What is Freetown Christiania?

The neighborhood of Christiana is often called Freetown Christiania – because it is just that; a free town. The neighborhood resides in the Danish borough of Christianshavn and covers an incredible 34 acres of land. However, this isn’t your normal neighborhood. Instead, this area is an autonomous neighborhood that houses 350 residents, has its own flag and its own motto: ‘You cannot kill us.’ The neighborhood has been notoriously avoided by the Danish government and police force and is often regarded as a ‘hippie’ commune.

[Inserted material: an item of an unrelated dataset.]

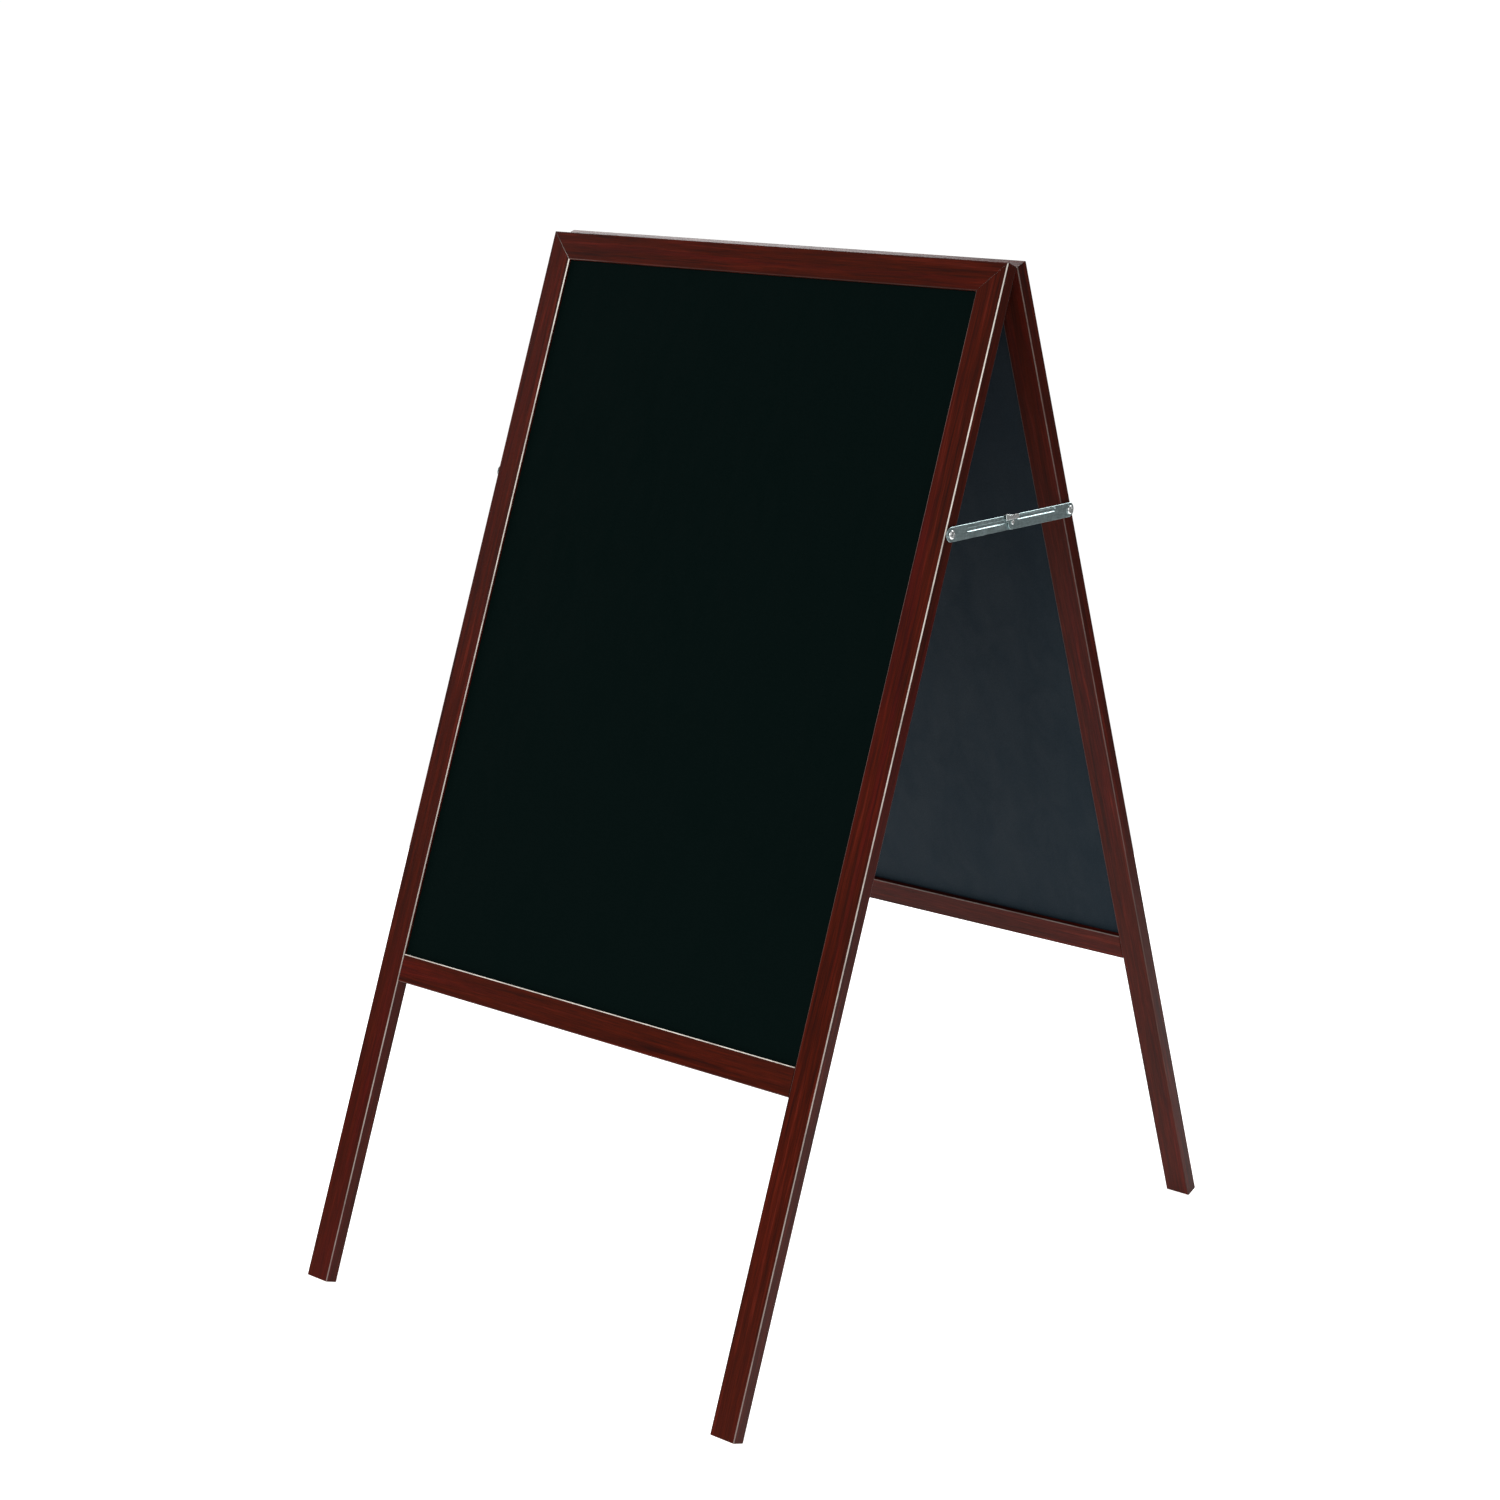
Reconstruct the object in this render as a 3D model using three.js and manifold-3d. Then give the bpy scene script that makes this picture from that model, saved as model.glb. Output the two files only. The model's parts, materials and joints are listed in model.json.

The Christiania neighborhood

Before the Christiania neighborhood was established as the modern living space it is today, the area was built and developed for King Christian IV in 1617. In the middle of the 20th-Century, the area was used as a military barracks. These barracks were called the Bådsmandsstræde, used by the Army Materiel Command and the Royal Artillery Regiment. They also housed the laboratories that created and developed ammunition during the Second World War. After the war, the barracks were no longer needed – so they were completely abandoned.

Taking over

Once the army had completely moved out of the barracks, the government left behind a few guards to put off any potential squatters. However, their efforts proved futile, as numerous homeless people moved into the empty buildings. In 1971, those living close to the area decided to knock down the walls of Christiania to allow their children to play and roam free around the buildings and grounds. During this time, people in Copenhagen were struggling to pay their increasing house prices, with many believing this move to be in defiance against the government. A few months later, a famous Danish journalist and member of the Provo movement, Jacob Ludvigsen declared that Christiania was officially open as a free city. He reported that the area would provide the perfect opportunity to build a new society from the ground up. It would be self-governed where every single resident is responsible for the upkeep and the well-being of everyone else. As news reached the Danish government and news outlets around the world, the move was dubbed a ‘hippie movement.’

The Christiania community

Nowadays, the people who live in Christiania (known as the Christianites) are known for their practice of yoga and meditation – as well as being one of the most liberal areas in the whole of Denmark. The Christianites are also known for their impressive theater collective, and often entice visitors from all across the world with their thespian abilities. However, more than anything – the area of Freetown Christiania is known for its complete separation from the Danish government. The people of Freetown Christiania have established and written their own rules; many of which forbid the practice of violence, carrying guns, knives or any other things.

Recent developments

Up until the early 2000s, residents of Freetown Christiania had lived rent-free in their makeshift houses and abandoned barracks. However, the Danish government threatened them with permanent eviction and bulldozing – so the residents agreed to formally buy out the land, and become legal and permanent land owners. The residents have since been paying their own rent and household bills.

Although the structure of Freetown Christiania is changing, the area is still an intriguing destination to visit – but maybe not one you’d put at the top of your ‘must-see destinations in Copenhagen’ list!